## EXERCISE AIM
Your task is to repeat only the lines from the one with "part finishes it." through the one with "t = v / half_height", exactly as they stand, both ends included.

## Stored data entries
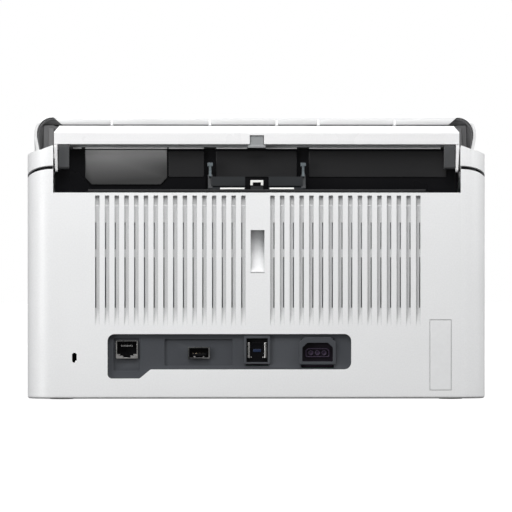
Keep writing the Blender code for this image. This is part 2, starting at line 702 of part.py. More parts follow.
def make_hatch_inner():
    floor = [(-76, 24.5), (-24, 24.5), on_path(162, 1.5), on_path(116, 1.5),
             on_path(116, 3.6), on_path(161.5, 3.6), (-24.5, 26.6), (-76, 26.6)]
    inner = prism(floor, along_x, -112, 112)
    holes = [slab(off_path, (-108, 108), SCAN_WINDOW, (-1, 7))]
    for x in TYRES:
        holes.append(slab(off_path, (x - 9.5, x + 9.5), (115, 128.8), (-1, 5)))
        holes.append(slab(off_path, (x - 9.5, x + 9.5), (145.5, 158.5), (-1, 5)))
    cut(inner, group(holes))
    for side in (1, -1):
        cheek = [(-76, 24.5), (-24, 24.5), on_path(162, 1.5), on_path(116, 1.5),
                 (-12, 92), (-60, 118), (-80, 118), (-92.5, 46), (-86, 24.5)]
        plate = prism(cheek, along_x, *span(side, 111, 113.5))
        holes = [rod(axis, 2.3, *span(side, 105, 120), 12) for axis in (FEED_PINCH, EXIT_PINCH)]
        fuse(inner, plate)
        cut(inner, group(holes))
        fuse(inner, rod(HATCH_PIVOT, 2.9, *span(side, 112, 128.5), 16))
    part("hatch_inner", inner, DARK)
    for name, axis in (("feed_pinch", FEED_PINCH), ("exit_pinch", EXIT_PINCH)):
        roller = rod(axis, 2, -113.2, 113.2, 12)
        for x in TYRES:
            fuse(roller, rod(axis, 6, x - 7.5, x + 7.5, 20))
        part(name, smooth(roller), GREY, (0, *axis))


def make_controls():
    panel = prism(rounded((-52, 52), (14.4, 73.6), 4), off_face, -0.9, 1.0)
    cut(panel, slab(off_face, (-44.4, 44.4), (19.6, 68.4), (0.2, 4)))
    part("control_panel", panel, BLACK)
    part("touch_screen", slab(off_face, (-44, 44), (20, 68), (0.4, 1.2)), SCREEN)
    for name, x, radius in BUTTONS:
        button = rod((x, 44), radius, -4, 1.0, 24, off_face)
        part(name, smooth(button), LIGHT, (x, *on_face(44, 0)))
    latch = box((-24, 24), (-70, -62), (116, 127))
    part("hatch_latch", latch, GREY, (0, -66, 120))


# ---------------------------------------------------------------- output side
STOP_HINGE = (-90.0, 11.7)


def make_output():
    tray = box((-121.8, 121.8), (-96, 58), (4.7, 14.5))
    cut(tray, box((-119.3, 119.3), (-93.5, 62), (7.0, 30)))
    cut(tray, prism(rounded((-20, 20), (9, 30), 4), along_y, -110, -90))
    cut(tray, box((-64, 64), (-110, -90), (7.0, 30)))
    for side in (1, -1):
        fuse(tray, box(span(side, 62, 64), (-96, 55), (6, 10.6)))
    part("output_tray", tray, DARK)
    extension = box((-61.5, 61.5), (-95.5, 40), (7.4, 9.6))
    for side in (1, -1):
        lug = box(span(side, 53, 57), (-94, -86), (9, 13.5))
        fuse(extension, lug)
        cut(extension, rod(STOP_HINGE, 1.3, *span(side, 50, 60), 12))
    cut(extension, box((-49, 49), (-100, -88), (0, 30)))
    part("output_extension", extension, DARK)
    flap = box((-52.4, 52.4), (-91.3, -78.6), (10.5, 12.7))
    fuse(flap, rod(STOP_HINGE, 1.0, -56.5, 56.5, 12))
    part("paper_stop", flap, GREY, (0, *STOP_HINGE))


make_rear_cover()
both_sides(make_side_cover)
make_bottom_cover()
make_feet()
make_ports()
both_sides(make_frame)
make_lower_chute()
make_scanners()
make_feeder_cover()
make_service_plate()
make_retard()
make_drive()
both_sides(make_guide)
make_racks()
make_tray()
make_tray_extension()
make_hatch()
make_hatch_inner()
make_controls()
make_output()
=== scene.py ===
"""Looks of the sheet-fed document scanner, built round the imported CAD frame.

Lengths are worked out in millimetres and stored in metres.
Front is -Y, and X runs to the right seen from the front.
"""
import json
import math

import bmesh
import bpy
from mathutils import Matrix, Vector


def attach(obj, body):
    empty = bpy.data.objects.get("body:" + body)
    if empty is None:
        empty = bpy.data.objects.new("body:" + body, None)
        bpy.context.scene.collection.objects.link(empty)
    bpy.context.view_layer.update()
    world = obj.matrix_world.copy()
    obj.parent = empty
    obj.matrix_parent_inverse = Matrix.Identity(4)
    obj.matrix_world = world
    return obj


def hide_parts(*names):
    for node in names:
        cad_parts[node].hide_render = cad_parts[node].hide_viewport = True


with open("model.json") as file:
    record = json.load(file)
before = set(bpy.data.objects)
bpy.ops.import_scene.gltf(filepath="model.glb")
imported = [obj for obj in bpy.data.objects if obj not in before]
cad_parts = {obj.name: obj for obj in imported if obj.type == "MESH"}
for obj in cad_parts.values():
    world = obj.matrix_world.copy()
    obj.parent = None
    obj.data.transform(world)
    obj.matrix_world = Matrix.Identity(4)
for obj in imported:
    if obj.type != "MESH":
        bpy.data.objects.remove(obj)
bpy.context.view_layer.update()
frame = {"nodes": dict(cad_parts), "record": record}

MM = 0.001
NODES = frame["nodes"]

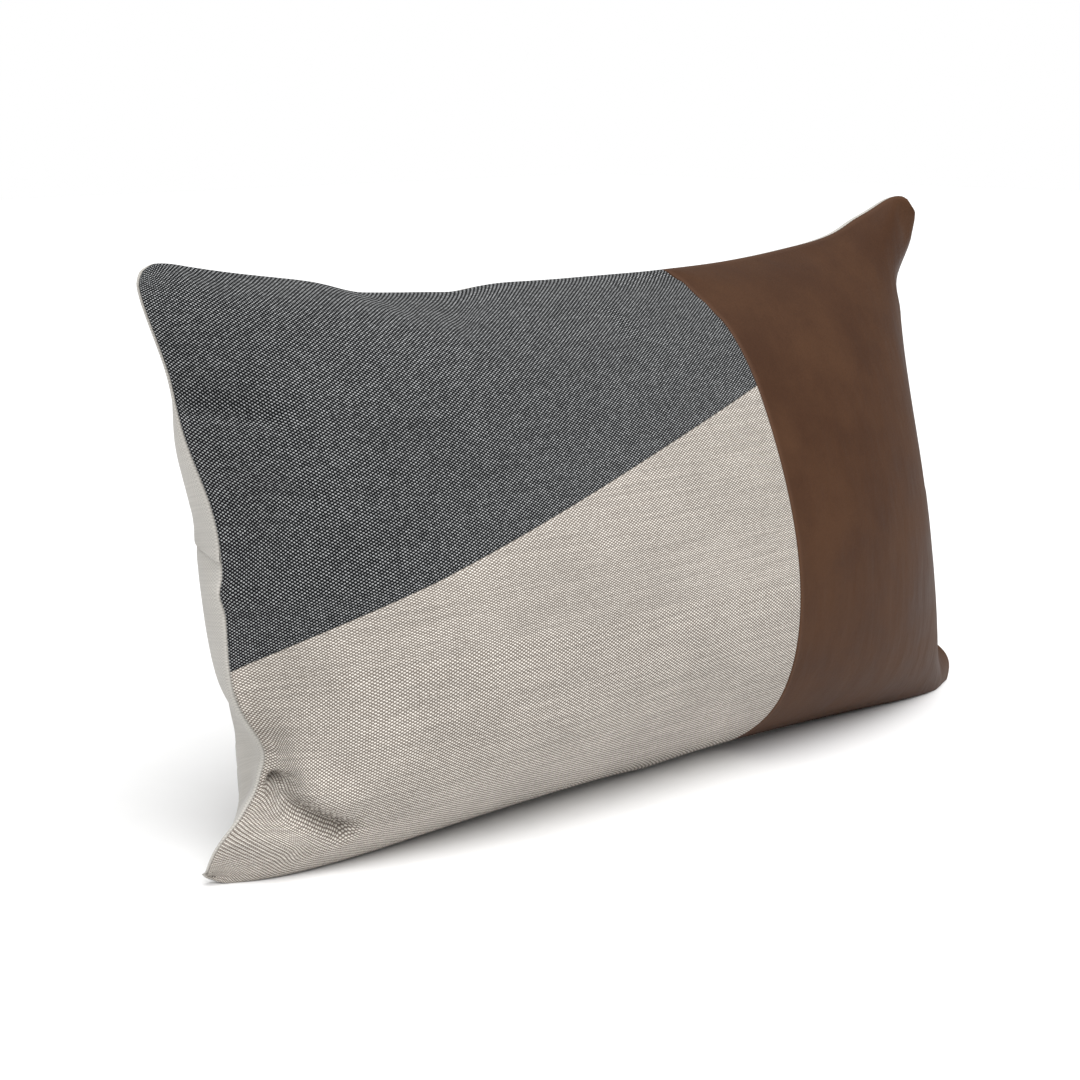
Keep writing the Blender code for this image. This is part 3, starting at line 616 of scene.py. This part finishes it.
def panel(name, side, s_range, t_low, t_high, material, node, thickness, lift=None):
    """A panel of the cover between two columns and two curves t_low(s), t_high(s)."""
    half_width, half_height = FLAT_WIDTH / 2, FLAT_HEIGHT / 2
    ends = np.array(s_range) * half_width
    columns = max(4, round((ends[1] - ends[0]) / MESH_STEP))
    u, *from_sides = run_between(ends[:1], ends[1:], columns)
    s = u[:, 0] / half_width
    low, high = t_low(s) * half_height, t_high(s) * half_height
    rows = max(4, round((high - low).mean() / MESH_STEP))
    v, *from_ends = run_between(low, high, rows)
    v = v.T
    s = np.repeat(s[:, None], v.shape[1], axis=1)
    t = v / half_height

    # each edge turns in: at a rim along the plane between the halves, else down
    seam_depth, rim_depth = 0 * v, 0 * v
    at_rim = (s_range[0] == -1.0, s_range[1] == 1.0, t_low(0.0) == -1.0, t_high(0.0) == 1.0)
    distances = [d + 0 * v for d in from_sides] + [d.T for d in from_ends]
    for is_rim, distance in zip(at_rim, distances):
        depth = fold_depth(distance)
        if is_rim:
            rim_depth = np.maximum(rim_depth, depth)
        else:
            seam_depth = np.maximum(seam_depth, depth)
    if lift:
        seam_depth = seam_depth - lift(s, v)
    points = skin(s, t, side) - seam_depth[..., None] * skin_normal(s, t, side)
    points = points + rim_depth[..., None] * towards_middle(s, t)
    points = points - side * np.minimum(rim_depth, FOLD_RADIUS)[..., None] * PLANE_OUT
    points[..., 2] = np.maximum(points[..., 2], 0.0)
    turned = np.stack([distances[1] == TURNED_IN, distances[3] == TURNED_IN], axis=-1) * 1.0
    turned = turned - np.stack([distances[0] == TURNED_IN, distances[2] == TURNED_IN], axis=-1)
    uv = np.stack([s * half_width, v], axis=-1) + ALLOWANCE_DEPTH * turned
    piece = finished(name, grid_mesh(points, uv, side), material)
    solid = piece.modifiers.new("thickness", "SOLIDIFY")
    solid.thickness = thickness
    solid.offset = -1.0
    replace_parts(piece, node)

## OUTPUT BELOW
Keep writing the Blender code for this image. This is part 3, starting at line 616 of scene.py. This part finishes it.
def panel(name, side, s_range, t_low, t_high, material, node, thickness, lift=None):
    """A panel of the cover between two columns and two curves t_low(s), t_high(s)."""
    half_width, half_height = FLAT_WIDTH / 2, FLAT_HEIGHT / 2
    ends = np.array(s_range) * half_width
    columns = max(4, round((ends[1] - ends[0]) / MESH_STEP))
    u, *from_sides = run_between(ends[:1], ends[1:], columns)
    s = u[:, 0] / half_width
    low, high = t_low(s) * half_height, t_high(s) * half_height
    rows = max(4, round((high - low).mean() / MESH_STEP))
    v, *from_ends = run_between(low, high, rows)
    v = v.T
    s = np.repeat(s[:, None], v.shape[1], axis=1)
    t = v / half_height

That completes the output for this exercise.